A pioneer in both fashion and business, Armani was also responsible for a number of industry firsts. In 2007 he became the first fashion designer to ban the use of models with a BMI below 18 following the death of Brazilian model Ana Carolina Reston from anorexia. The same year Armani became the first fashion house to live broadcast a couture runway show, streaming the Armani Privé SS07 show on MSN and via Cingular phones – something which has now become practically mandatory for fashion brands looking to showcase their highest form of craftsmanship to the world.

“Giorgio Armani was one of the great architects of modern fashion,” says Harrods buying director, Simon Longland, of the designer’s legacy. “With the deconstruction of men’s tailoring and the effortless refinement he brought to womenswear, he liberated the way an entire generation dressed, introducing a new elegance that continues to define contemporary style.

“He was a visionary not only in design but also in business: the path he forged – from diversifying into womenswear and accessories to building a lifestyle empire under his own name – became a model that others have since followed. Above all, Giorgio Armani will be remembered for the purity, beauty and craftsmanship of his collections, and for the profound, lasting influence he had on the way the world dresses.”

In 2024, Armani was also named the richest queer person in the world by the South China Morning Post, with a net worth of $12.4 billion. However, after the untimely death of his long-term life and business partner Sergio Galeotti in 1995, Armani kept his private life out of the spotlight, never entering into another public relationship.

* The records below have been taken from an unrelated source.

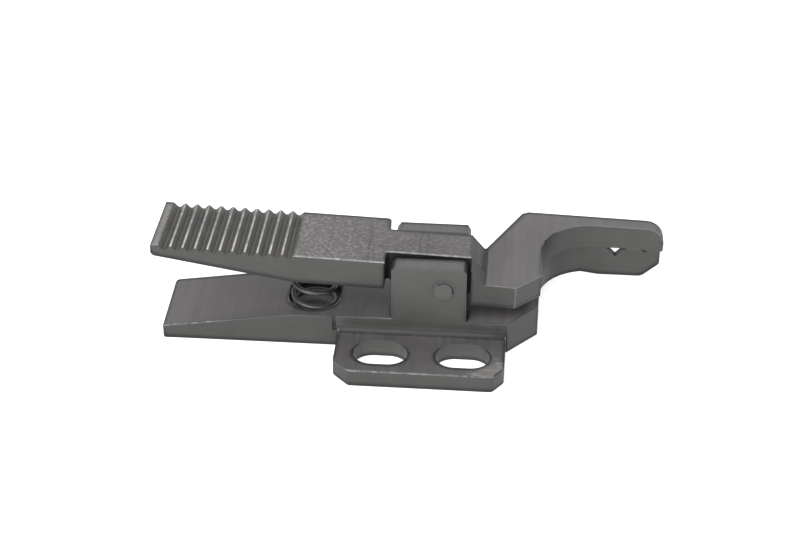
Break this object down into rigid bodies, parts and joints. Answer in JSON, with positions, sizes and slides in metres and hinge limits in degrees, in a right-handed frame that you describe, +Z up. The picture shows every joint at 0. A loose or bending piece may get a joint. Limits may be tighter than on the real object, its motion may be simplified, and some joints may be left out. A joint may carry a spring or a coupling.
{
  "type": "fiber collimator holder",
  "caption": "Small sprung clamp with a slotted mounting flange: squeezing the serrated thumb lever opens offset jaws that hold a fiber collimator in a V-groove.",
  "frame": {"origin": "on the underside of the mounting flange, midway between its two screw slots", "axes": "+X from the thumb end to the jaws, +Y from the flange to the jaws' far side, +Z up from the mounting surface"},
  "size_m": [0.0512, 0.0217, 0.0107],
  "materials": {
    "body_steel": "fine machined stainless steel, slightly satin, thin bright broken edges",
    "lever_steel": "fine machined stainless steel, slightly satin, thin bright broken edges",
    "pin_steel": "ground steel dowel, ends faced",
    "spring_wire": "bright drawn stainless spring wire"
  },
  "bodies": {
    "holder": {"holder_body": "body_steel", "pivot_pin": "pin_steel", "return_spring": "spring_wire"},
    "lever": {"clamp_lever": "lever_steel"}
  },
  "joints": [
    {"name": "lever_pivot", "type": "hinge", "parent": "holder", "child": "lever", "pos_m": [0.0019, 0, 0.0069], "axis": [0, -1, 0], "range_deg": [0, 10], "stiffness_Nm_per_rad": 0.17, "springref_deg": -10.89, "deforming": ["return_spring"]}
  ]
}
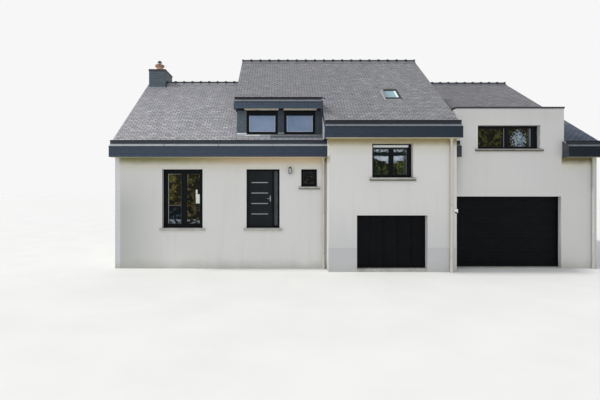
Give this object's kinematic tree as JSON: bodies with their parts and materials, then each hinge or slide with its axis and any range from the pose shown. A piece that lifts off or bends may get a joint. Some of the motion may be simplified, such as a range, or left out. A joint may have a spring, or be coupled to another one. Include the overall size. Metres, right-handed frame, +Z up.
{
  "type": "detached house",
  "caption": "Split-level detached house with slate roofs at three heights, a dormer, a flat-roofed bay, garage doors, a glazed double door and a front door that open.",
  "frame": {"origin": "middle of the house in plan, gutters and verges included, at the level of the drive", "axes": "+X along the front from left to right seen from the drive, +Y from the front to the rear, +Z up"},
  "size_m": [18.03, 13.78, 9.105],
  "materials": {
    "render": "fine off-white render",
    "concrete": "smooth pale concrete",
    "slates": "natural slates, slightly bluish grey",
    "dark_slates": "dark slate cladding",
    "zinc": "light zinc sheet",
    "cream_paint": "cream painted boards and pipes",
    "anthracite": "near-black satin powder coat",
    "roof_metal": "dark grey sheet metal",
    "ridge_clay": "dark ridge tiles",
    "terracotta": "matt red clay",
    "steel": "brushed steel",
    "glass": "clear double glazing with a slight tint",
    "lamp": "grey lamp housings"
  },
  "bodies": {
    "house": {"front_wall_base": "render", "front_wall_piers": "render", "front_wall_bands": "render", "front_wall_infills": "render", "front_wall_tops": "render", "rear_wall_base": "render", "rear_wall_piers": "render", "rear_wall_tops": "render", "left_gable_wall": "render", "middle_left_wall": "render", "middle_right_wall": "render", "wing_left_wall": "render", "right_gable_wall": "render", "tall_left_wall": "dark_slates", "bay_side_walls": "render", "ground_floors": "concrete", "upper_floors": "concrete", "left_roof_front": "slates", "left_roof_rear": "slates", "tall_roof_front": "slates", "tall_roof_rear": "slates", "wing_roof_front": "slates", "wing_roof_rear": "slates", "lower_roof_strips": "slates", "middle_roof_cheek": "dark_slates", "dormer_piers": "dark_slates", "dormer_sill_wall": "dark_slates", "dormer_roof": "zinc", "bay_roof": "zinc", "bay_coping": "roof_metal", "fascias": "dark_slates", "soffits": "cream_paint", "gutters": "zinc", "barge_boards": "dark_slates", "ridge_tiles": "ridge_clay", "chimney_stack": "dark_slates", "chimney_pot": "terracotta", "skylight": "roof_metal", "window_frames": "anthracite", "window_glass": "glass", "sills": "concrete", "small_garage_door": "anthracite", "wide_garage_door": "anthracite", "front_door_frame": "anthracite", "french_window_frame": "anthracite", "downpipes": "cream_paint", "wall_lights": "lamp"},
    "front_door": {"front_door_leaf": "anthracite", "front_door_fittings": "steel"},
    "french_left": {"french_leaf_left": "anthracite", "french_glass_left": "glass"},
    "french_right": {"french_leaf_right": "anthracite", "french_glass_right": "glass"}
  },
  "joints": [
    {"name": "front_door_hinge", "type": "hinge", "parent": "house", "child": "front_door", "pos_m": [-4.015, -5.59, 2.485], "axis": [0, 0, 1], "range_deg": [0, 95]},
    {"name": "french_left_hinge", "type": "hinge", "parent": "house", "child": "french_left", "pos_m": [-7.135, -5.59, 2.485], "axis": [0, 0, 1], "range_deg": [0, 95]},
    {"name": "french_right_hinge", "type": "hinge", "parent": "house", "child": "french_right", "pos_m": [-5.735, -5.59, 2.485], "axis": [0, 0, -1], "range_deg": [0, 95]}
  ]
}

Remaining the sole shareholder of his eponymous brand until his death, which is today the third largest Italian fashion group behind Gucci and Prada, while Armani leaves behind no heirs, he is succeeded by nieces, Roberta and Silvana Armani, and nephew, Andrea Cameron, who all currently hold leadership roles at the company. Silvana, alongside Leo Dell'Orco, is expected to take the creative reins, with the pair having previously headed menswear and womenswear respectively for the Giorgio Armani, Emporio Armani and Armani Exchange lines.

To mark his passing, the Armani Group has announced its website will be going offline for a day while Armani's body will lay in state at Milan's Armani/Teatro on 6 and 7 September for mourners who wish to pay their respects, with a private funeral to take place at a later date.

Following the announcement, fans and fashion luminaries have paid tribute to the designer. Posting on Instagram, Donatella Versace wrote, “The world lost a giant today. He made history and will be remembered forever”, while Valentino Garavani decribed Armani as “a friend, never a rival… I can only bow to his immense talent.”

Long-time muse Julia Roberts said Armani was “A true friend. A legend” while Victoria Beckham added, "The fashion world has lost a true legend in Giorgio Armani – a visionary designer whose legacy will live on forever. I feel honoured to have called him a friend” and Cate Blanchett said he left "a void imposible to fill".